There are two keys to this proposition; one is that you can 100% determine if a card is fake or real, and two, is that you can accurately determine what a card might receive for a grade from PSA or SGC. The first part is the most important, because if it’s fake, it’s game over–you’re out whatever you invested into the card.
The second part is less important but can be the reason you either lose money or make money on a deal. Raw cards normally trade at a discount to their equivalent graded counterparts. And this makes sense; first it costs money and time to get something graded. Also, there is a risk regarding authenticity and any potential card altering. Plus there is never any guarantee as to what grade might be assigned to a card.

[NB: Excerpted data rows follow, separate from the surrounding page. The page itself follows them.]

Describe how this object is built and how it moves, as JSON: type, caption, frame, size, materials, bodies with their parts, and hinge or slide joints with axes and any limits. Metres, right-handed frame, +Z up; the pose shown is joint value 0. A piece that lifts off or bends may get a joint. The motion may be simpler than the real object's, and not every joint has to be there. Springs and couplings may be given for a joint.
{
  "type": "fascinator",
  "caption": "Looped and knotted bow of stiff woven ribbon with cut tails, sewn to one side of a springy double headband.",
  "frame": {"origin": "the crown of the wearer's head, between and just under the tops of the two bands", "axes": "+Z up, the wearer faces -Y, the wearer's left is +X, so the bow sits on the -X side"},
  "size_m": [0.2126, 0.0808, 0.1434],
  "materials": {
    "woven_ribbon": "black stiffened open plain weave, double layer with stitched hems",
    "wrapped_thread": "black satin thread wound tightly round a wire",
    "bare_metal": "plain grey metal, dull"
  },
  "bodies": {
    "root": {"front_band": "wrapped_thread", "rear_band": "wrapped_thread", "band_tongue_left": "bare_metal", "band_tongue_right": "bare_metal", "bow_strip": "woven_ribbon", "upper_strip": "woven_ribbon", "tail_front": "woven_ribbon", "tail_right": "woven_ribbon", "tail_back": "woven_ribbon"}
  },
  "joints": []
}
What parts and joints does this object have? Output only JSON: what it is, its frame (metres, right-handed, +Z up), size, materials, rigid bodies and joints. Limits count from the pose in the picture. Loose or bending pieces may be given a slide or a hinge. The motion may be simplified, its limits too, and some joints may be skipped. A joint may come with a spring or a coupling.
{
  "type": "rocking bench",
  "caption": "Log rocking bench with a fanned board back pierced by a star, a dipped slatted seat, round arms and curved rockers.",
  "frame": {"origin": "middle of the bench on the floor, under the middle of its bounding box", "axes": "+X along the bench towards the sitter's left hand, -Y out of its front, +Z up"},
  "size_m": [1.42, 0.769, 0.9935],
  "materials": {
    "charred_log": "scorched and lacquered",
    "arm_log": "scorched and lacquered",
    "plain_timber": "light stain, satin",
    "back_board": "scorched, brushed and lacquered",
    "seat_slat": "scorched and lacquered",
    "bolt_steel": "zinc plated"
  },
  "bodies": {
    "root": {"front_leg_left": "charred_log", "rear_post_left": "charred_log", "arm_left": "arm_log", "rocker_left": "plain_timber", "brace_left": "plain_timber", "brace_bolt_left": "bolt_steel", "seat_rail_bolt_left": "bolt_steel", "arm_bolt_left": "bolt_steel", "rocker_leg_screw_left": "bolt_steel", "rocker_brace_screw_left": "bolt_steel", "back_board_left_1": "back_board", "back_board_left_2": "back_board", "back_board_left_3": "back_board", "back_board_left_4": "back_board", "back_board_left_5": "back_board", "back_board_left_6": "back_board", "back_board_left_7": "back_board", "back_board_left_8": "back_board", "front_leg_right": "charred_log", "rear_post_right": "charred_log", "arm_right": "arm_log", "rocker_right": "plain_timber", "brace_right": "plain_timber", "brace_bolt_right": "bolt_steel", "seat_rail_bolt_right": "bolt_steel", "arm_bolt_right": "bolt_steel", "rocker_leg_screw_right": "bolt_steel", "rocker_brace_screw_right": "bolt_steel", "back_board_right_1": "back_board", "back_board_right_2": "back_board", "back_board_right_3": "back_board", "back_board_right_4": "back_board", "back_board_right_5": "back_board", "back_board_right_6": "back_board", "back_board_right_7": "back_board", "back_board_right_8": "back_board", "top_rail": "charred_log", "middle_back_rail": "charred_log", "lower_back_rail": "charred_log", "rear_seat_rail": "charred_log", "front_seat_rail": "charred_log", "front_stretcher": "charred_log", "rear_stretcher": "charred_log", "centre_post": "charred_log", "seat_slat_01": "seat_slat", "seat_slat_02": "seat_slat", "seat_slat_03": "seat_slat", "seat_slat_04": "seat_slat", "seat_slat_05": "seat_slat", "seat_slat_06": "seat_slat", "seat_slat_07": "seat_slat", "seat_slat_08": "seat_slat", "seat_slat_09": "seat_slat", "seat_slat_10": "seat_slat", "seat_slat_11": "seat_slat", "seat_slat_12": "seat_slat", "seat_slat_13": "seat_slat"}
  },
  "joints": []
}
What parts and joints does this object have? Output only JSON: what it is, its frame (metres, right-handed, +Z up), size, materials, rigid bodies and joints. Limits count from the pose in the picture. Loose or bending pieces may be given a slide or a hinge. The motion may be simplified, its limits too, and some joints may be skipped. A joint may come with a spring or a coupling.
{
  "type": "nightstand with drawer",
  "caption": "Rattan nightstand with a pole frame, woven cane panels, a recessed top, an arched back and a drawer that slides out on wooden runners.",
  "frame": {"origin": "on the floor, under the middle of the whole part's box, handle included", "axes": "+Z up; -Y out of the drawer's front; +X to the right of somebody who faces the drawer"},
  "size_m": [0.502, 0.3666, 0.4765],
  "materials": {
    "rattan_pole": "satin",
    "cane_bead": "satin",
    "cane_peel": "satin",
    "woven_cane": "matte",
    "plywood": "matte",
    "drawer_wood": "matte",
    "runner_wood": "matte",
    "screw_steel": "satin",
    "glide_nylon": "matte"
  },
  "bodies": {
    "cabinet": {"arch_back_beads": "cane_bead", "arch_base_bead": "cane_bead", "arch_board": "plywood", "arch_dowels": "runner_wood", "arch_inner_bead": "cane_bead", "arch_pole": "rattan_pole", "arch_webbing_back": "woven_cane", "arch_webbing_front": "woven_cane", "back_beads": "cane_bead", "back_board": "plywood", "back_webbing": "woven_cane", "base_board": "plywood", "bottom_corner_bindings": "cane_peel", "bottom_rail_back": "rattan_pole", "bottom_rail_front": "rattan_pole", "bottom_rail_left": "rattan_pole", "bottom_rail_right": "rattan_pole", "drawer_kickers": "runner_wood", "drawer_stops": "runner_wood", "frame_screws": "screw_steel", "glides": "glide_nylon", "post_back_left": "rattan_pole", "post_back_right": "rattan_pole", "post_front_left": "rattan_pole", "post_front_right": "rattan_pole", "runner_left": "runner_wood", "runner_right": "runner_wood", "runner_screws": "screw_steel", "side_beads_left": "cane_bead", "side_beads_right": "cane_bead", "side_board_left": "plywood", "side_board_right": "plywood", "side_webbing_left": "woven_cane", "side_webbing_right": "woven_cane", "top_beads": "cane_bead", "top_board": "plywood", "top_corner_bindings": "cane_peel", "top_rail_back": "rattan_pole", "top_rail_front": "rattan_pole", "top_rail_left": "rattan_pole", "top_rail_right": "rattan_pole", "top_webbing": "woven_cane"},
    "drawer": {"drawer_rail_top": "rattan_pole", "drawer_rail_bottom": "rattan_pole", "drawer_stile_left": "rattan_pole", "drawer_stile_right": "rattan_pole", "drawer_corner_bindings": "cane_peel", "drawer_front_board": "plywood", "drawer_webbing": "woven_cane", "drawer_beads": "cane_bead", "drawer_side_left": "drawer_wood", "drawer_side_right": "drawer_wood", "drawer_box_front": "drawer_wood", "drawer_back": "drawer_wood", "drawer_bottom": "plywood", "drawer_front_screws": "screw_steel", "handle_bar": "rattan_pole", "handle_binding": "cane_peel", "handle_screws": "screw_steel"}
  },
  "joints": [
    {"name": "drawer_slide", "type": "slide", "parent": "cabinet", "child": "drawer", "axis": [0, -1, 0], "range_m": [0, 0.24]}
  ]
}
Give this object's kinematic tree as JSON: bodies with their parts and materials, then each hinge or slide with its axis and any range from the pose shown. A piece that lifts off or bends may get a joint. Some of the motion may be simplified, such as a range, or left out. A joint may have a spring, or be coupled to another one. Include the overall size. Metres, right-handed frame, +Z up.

Evaluate the Bottom Line – Conservative Case vs Optimistic Case
So, let’s say you see a card for $100 that looks like it would be a PSA 6 to you. But you’re not positive it would get a 6, but your most bottom of the barrel conservative estimate is that the card would absolutely grade a PSA 5. (Note if you need any grading tips, be sure to see our grading guide) A PSA 5 card would be valued at around $150, but a PSA 6 is worth around $300. Now we know that there are costs involved with grading and time involved so our low conservative grading estimate (considering grading costs $20) would still put us in the positive by $30 ($150 – $100 – $20) or we’d have about $180 in added value if it graded out a PSA 6.
Thus, either way it would be a profitable situation, just up to you as to whether you want to assume the risk for a $30 gain on the low end or a $180 on the higher, more bullish grade. It’s one example, but hopefully it helps clarify my point. There is potential in finding ungraded cards at a steep discount compared to what they would be worth if graded. Sometimes the risk is worth taking.